Si hay una cosa segura sobre la gente en Roma, romanos o no, es que son impredecibles. La última vez que me tocó pasar por el aeropuerto de Fiumicino, tuve un encuentro desagradable con una funcionaria mucho más desagradable aún, a quien culpo por la pérdida de 500 gramos de galletas Mulino Bianco.
Hoy, en cambio, las tres o cuatro personas con las que he tenido que interactuar me han tratado tan amablemente que me empiezo a preguntar si no estoy haciendo algo mal.

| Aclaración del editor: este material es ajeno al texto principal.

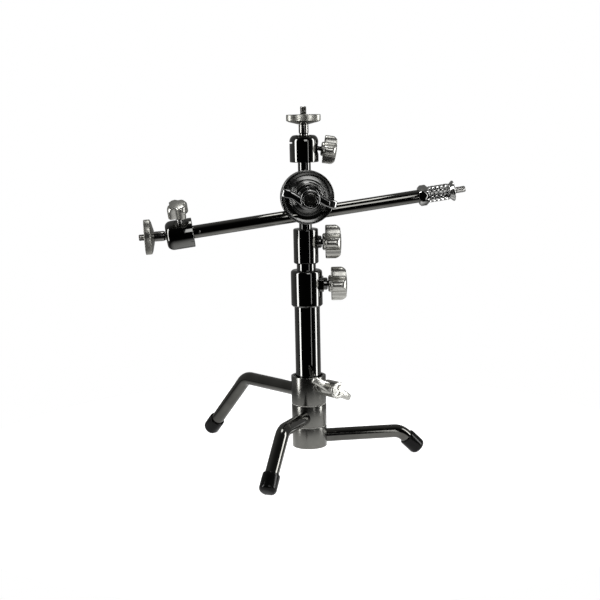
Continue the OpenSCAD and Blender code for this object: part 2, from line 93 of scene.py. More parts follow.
def size_along(node, place=COLUMN):
    """(radius, start, end) of a CAD node that is round about a frame's +Z."""
    low, high = extent(node, place)
    return (high.x - low.x) / 2, low.z, high.z


# ---------- shapes ----------

class Shape:
    """Closed surfaces in millimetres that together make one piece."""

    def __init__(self):
        self.verts, self.faces = [], []

    def add(self, surface, place=COLUMN):
        """Adds a surface; place is a frame in millimetres."""
        verts, faces = surface
        first = len(self.verts)
        self.verts += [place @ Vector(v) for v in verts]
        self.faces += [[first + i for i in face] for face in faces]
        return self


def skin(rings, loop=False):
    """Surface through rings of points; it ends in flat caps unless the rings close on themselves."""
    count = len(rings[0])
    verts = [point for ring in rings for point in ring]
    faces = []
    for i in range(len(rings) if loop else len(rings) - 1):
        a, b = i * count, (i + 1) % len(rings) * count
        faces += [(a + j, a + (j + 1) % count, b + (j + 1) % count, b + j) for j in range(count)]
    if not loop:
        faces += [tuple(reversed(range(count))), tuple(range(len(verts) - count, len(verts)))]
    return verts, faces


# A corner this open is left alone, and a fillet takes at most this share of the edges beside it.
NEARLY_STRAIGHT = math.radians(86)
MOST_OF_EDGE = 0.48


def rounded(points, fillet, loop=False, steps=4):
    """Outline of (x, y) points with rounded corners; a third number is that corner's own radius."""
    made = []
    last = len(points) - 1
    for i, point in enumerate(points):
        radius = point[2] if len(point) == 3 else fillet
        corner = Vector(point[:2])
        if (not loop and i in (0, last)) or radius <= 0:
            made.append(tuple(corner))
            continue
        before = Vector(points[i - 1][:2]) - corner
        after = Vector(points[(i + 1) % len(points)][:2]) - corner
        half = before.angle(after) / 2
        if half > NEARLY_STRAIGHT:
            made.append(tuple(corner))
            continue
        reach = min(radius / math.tan(half), MOST_OF_EDGE * min(before.length, after.length))
        radius = reach * math.tan(half)
        centre = corner + (before.normalized() + after.normalized()).normalized() * radius / math.sin(half)
        start = corner + before.normalized() * reach - centre
        turn = start.angle_signed(corner + after.normalized() * reach - centre)
        for step in range(steps + 1):
            a = math.atan2(start.y, start.x) - turn * step / steps
            made.append((centre.x + radius * math.cos(a), centre.y + radius * math.sin(a)))
    return made


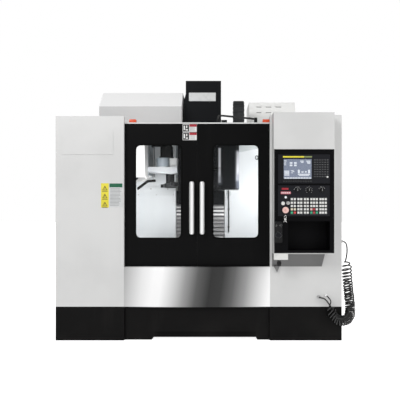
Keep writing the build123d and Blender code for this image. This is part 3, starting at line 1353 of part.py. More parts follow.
def coolant_pump():
    """Immersed pump: motor with a fan cap on a round flange and an outlet elbow."""
    x, y, z = TANK_X[1] - 160, TANK_Y[0] + 160, TANK_TOP + 6
    pump = rod("z", (x, y, z), 14, 190) + rod(
        "z", (x, y, z + 14), 190, 140,
    ) + rod("z", (x, y, z + 204), 46, 156)
    return pump + rod("x", (x - 150, y, z + 50), 150, 42) + rod("z", (x - 150, y, z + 29), 120, 42)


CHAIN_X = (344.0, 459.0)
CHAIN_FRONT = 275.0
CHAIN_THICKNESS = 44.0
CHAIN_BEND = 62.0
CHAIN_TOP = 2334.0
CHAIN_LINK = 56.0


def drag_chain():
    """Cable drag chain beside the column: two runs of links joined by a half round at the top."""
    x = CHAIN_X
    centre_y = CHAIN_FRONT + CHAIN_THICKNESS + CHAIN_BEND
    centre_z = CHAIN_TOP - CHAIN_THICKNESS - CHAIN_BEND
    outer, inner = CHAIN_BEND + CHAIN_THICKNESS, CHAIN_BEND
    half = span(x, (centre_y - outer, centre_y + outer), (centre_z, CHAIN_TOP))
    bend = rod("x", (x[0], centre_y, centre_z), x[1] - x[0], 2 * outer) - rod(
        "x", (x[0] - 1, centre_y, centre_z), x[1] - x[0] + 2, 2 * inner,
    )
    chain = bend & half
    for front, length in ((CHAIN_FRONT, 9), (centre_y + inner, 7)):
        run = span(x, (front, front + CHAIN_THICKNESS), (centre_z - length * CHAIN_LINK, centre_z))
        for k in range(length):
            z = centre_z - (k + 0.5) * CHAIN_LINK
            for y in (front, front + CHAIN_THICKNESS):
                run -= span((x[0] - 1, x[1] + 1), (y - 6, y + 6), (z - 8, z + 8))
        chain += run
    foot_z = centre_z - 7 * CHAIN_LINK
    foot_start = CENTRE_X + column_half(foot_z - 60) + 0.2
    foot = span((foot_start, x[1]), (centre_y + inner, centre_y + outer), (foot_z - 60, foot_z))
    return chain + foot


def column_half(z):
    """Half the width of the tapered column at a height above its straight foot."""
    share = (z - COLUMN_SHOULDER) / (COLUMN_TOP - COLUMN_SHOULDER)
    return (COLUMN_WIDTH + (COLUMN_TOP_WIDTH - COLUMN_WIDTH) * share) / 2


# Curly air hose: one fat tube for the coil, a plain tube at each end
HOSE_DIAMETER = 12.0
CURL_DIAMETER = 96.0
FITTING_DIAMETER = 22.0
FITTING_LENGTH = 24.0
PORT = (RIGHT_EDGE, -848.0, 864.0)
OUTLET = (1051.0, FRONT_Y, 380.0)
COIL_ROUTE = (
    (
        1308.0, -850.0, 690.0,
    ), (1312.0, -852.0, 560.0), (1326.0, -858.0, 400.0), (1338.0, -872.0, 290.0),
    (
        1318.0, -936.0, 206.0,
    ), (1250.0, -978.0, 180.0), (1170.0, -974.0, 204.0), (1128.0, -966.0, 300.0),
)
PORT_ROUTE = (
    (RIGHT_EDGE + FITTING_LENGTH, -848.0, 864.0), (1300.0, -848.0, 859.0), (1313.0, -848.0, 822.0),
    (1314.0, -849.0, 758.0), (1308.0, -850.0, 690.0),
)
OUTLET_ROUTE = (
    (
        1128.0, -966.0, 300.0,
    ), (1122.0, -965.0, 340.0), (1096.0, -964.0, 374.0), (1062.0, -962.0, 382.0),
    (1051.0, FRONT_Y - FITTING_LENGTH, 380.0),
)


def tube(points, diameter):
    """Tube along straight runs joined by arcs as large as the runs allow."""
    vectors = [Vector(*p) for p in points]
    radii = []
    for before, here, after in zip(vectors, vectors[1:], vectors[2:]):
        turn = (here - before).get_angle(after - here)
        run = min((here - before).length, (after - here).length)
        radii.append(0.45 * run / math.tan(math.radians(turn / 2)))
    path = FilletPolyline(*points, radius=radii)
    start = Plane(origin=points[0], z_dir=(vectors[1] - vectors[0]).normalized())
    body = sweep(start * Circle(diameter / 2), path=path)
    share = body.volume / (math.pi * diameter ** 2 / 4 * path.length)
    print(
        "tube", diameter, "radii", [round(r) for r in radii], "length", round(path.length),
        "share", round(share, 4),
    )
    return body


def hose_coil():
    """Curled stretch of the hose as one solid of its outer shape."""
    return tube(COIL_ROUTE, CURL_DIAMETER)


def hose_ends():
    """Plain hose from the wall port to the coil, and from the coil to the outlet on the cabinet."""
    return Compound([tube(PORT_ROUTE, HOSE_DIAMETER), tube(OUTLET_ROUTE, HOSE_DIAMETER)])


def hose_fittings():
    """Two screwed hose fittings."""
    port = rod("x", PORT, FITTING_LENGTH, FITTING_DIAMETER) + rod("x", PORT, 8, 34)
    start = (OUTLET[0], FRONT_Y - FITTING_LENGTH, OUTLET[2])
    outlet = rod("y", start, FITTING_LENGTH, FITTING_DIAMETER) + rod(
        "y", (start[0], FRONT_Y - 8, start[2]), 8, 34,
    )
    return Compound([port, outlet])


def build_parts():
    """Every piece of the machine under its own name."""
    return {
        "bed": bed(),
        "column": column(),
        "leveling_feet": leveling_feet(),
        "servo_motors": servo_motors(),
        "base_skirts": base_skirts(),
        "left_face": left_face(),
        "right_face": right_face(),
        "side_walls": side_walls(),
        "rear_panels": rear_panels(),
        "chip_pans": chip_pans(),
        "apron": apron(),
        "door_tracks": door_tracks(),
        "header_caps": header_caps(),
        "control_box": Compound([control_box(), panel_underside()]),
        "panel_frame": panel_frame(),
        "display_unit": display_unit(),
        "key_panel": key_panel(),
        "panel_keys": panel_keys(),
        "storage_pocket": storage_pocket(),
        "pendant_body": pendant_body(),
        "service_socket": service_socket(),
        "electrical_cabinet": electrical_cabinet(),
        "coolant_unit": Compound([coolant_tank(), coolant_pump()]),
        "drag_chain": drag_chain(),
        "changer_frame": changer_frame(),
        "changer_gearbox": changer_gearbox(),
        "changer_motors": changer_motors(),
        "magazine_hood": magazine_hood(),
        "z_cover": z_cover(),
        "hose_coil": hose_coil(),
        "hose_ends": hose_ends(),
        "hose_fittings": hose_fittings(),
        "door_left": door_leaf(-1),
        "door_left_pane": door_pane(-1),
        "door_left_handle": door_handle(-1),
        "door_right": door_leaf(1),
        "door_right_pane": door_pane(1),
        "door_right_handle": door_handle(1),
        "saddle": saddle(),
        "x_servo": x_servo(),
        "table": table(),
        "table_covers": table_covers(),
        "y_screw": y_screw(),
        "x_screw": x_screw(),
        "z_screw": z_screw(),
        "spindle_head": spindle_head(),
        "head_cover": Compound([head_cover(), z_apron()]),
        "spindle": spindle(),
        "magazine_disc": magazine_disc(),
        "tool_pots": tool_pots(),
        "change_pot": pot(0),
        "arm_shaft": arm_shaft(),
        "change_arm": change_arm(),
        "stop_button": stop_button(),
        "mode_knob": rotary_knob(KNOB_XS[0]),
        "feed_knob": rotary_knob(KNOB_XS[1]),
        "rapid_knob": rotary_knob(KNOB_XS[2]),
        "key_switch": key_switch(),
        "pendant_wheel": pendant_wheel(),
        "electrical_door": electrical_door(),
    }


def main():
    """Write one STEP file for each piece."""
    os.makedirs("parts", exist_ok=True)
    for name, shape in build_parts().items():
        export_step(shape, f"parts/{name}.step")


main()
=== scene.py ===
"""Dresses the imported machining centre: finishes for every solid, and the small pieces a maker adds."""

import logging
import math
import random
from dataclasses import dataclass
from enum import Enum
from itertools import product
from typing import Callable, Sequence

import bmesh
import bpy
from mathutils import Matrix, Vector

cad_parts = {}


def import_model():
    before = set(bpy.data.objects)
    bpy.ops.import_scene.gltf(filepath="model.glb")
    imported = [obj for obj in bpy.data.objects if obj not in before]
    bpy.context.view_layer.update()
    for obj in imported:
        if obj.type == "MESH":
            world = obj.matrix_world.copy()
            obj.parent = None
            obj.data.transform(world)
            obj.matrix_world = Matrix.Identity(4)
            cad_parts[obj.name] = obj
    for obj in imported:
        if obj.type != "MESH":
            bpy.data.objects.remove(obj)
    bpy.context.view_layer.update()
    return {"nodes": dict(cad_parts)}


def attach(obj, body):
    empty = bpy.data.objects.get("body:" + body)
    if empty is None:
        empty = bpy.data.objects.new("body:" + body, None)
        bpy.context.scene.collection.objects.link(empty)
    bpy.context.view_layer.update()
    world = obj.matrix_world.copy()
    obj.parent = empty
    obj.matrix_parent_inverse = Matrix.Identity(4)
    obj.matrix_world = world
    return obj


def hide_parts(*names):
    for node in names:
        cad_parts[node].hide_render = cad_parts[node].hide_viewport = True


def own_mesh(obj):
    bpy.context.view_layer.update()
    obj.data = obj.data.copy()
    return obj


LOG = logging.getLogger("machining_centre")
Point = tuple[float, float, float]
Span = tuple[float, float]
Spans = tuple[float, float, float, float]
Colour = tuple[float, float, float]

MILLIMETRE = 0.001
# How far a piece reaches into what it lies on, and how thick a printed mark is, in metres.
SUNK = 0.0004
PRINT = 0.0003
# A rounded edge's steps and curve, and the largest share of a plate's thickness that it takes.
BEVEL_STEPS = 2
BEVEL_CURVE = 0.6
BEVEL_SHARE = 0.45
# The share of a gasket's thickness that its chamfer takes.
LIP_SHARE = 0.35
# Edges that turn by more degrees than this are shaded sharp.
SHARP_ANGLE = 38.0


class Side(Enum):
    """The way that a face looks, or that a turned piece points, as a direction."""

    FRONT = (0.0, -1.0, 0.0)
    BACK = (0.0, 1.0, 0.0)
    LEFT = (-1.0, 0.0, 0.0)
    RIGHT = (1.0, 0.0, 0.0)
    TOP = (0.0, 0.0, 1.0)
    BOTTOM = (0.0, 0.0, -1.0)


# Shader maths

def operator(operation: str) -> Callable[["Value", object], "Value"]:
    """A method that joins a value and another one by a Math operation."""

    def join(value: "Value", other: object) -> "Value":
        """The operation's result."""
        return value.math(operation, value, other)

    return join


class Value:
    """A shader socket, or a number, that takes part in Python arithmetic."""

    def __init__(self, graph: "Graph", socket: object) -> None:
        """Keeps the graph that new nodes are added to, and an output socket or a plain number."""
        self.graph = graph
        self.socket = socket

    def math(self, operation: str, *inputs: object) -> "Value":
        """Result of one Math node with these inputs."""
        return self.graph.add("ShaderNodeMath", {"operation": operation}, dict(enumerate(inputs)))

    __add__ = __radd__ = operator("ADD")
    __mul__ = __rmul__ = operator("MULTIPLY")
    __sub__ = operator("SUBTRACT")
    __truediv__ = operator("DIVIDE")
    __gt__ = operator("GREATER_THAN")
    __lt__ = operator("LESS_THAN")
    smaller = operator("MINIMUM")
    larger = operator("MAXIMUM")

    def __rsub__(self, other: object) -> "Value":
        """Difference from a number."""
        return self.math("SUBTRACT", other, self)

    def ramp(self, low: float, high: float) -> "Value":
        """A share that rises smoothly from 0 at low to 1 at high."""
        inputs = {"Value": self, "From Min": low, "From Max": high}
        return self.graph.add("ShaderNodeMapRange", {"interpolation_type": "SMOOTHSTEP"}, inputs)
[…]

Ayer, o, en realidad, hace algunas horas, discutía con un taxista romano sobre la supuesta rivalidad entre Roma y Milán. Para empezar con buen pie, le dije que Milán no me había parecido una ciudad muy bonita. Obviamente esto lo puso contento y parlanchín, y entre las cosas que mencionó como grandes ventajas de ser romano, estuvo siempre la idea de pasarlo bien, de divertirse. O, en sus términos: la vita è una sola e va goduta (La vida es una sola y debe ser gozada).
El gozar de los romanos es, de hecho, particular. ¿A qué mozo de restaurante respetable se le ocurriría que es una buena idea alcanzarle un planto a una clienta para luego sacarlo, justo antes que ella lo coja y decirle "nooo, éste no es para ti"? ¿A qué clase de cliente esto le parecería divertido y no una razón para no dejar propina? ¿Cuál es la entonación correcta para decir "brava" y hacer que suene como un insulto pero, al mismo tiempo, dar a entender que una no debería molestarse? ¿Quien sino ellos para tener una conversación perfectamente amistosa de modo tal que cualquiera que la ve pensaría que lo que tiene delante es una pelea a muerte?
Cuando pienso que estoy más cerca de entender a la gente con la que viví por tanto tiempo, me doy cuenta que, en realidad, no sé nada. Tal vez hoy he llegado finalmente a una certeza: ésta de la in-certeza.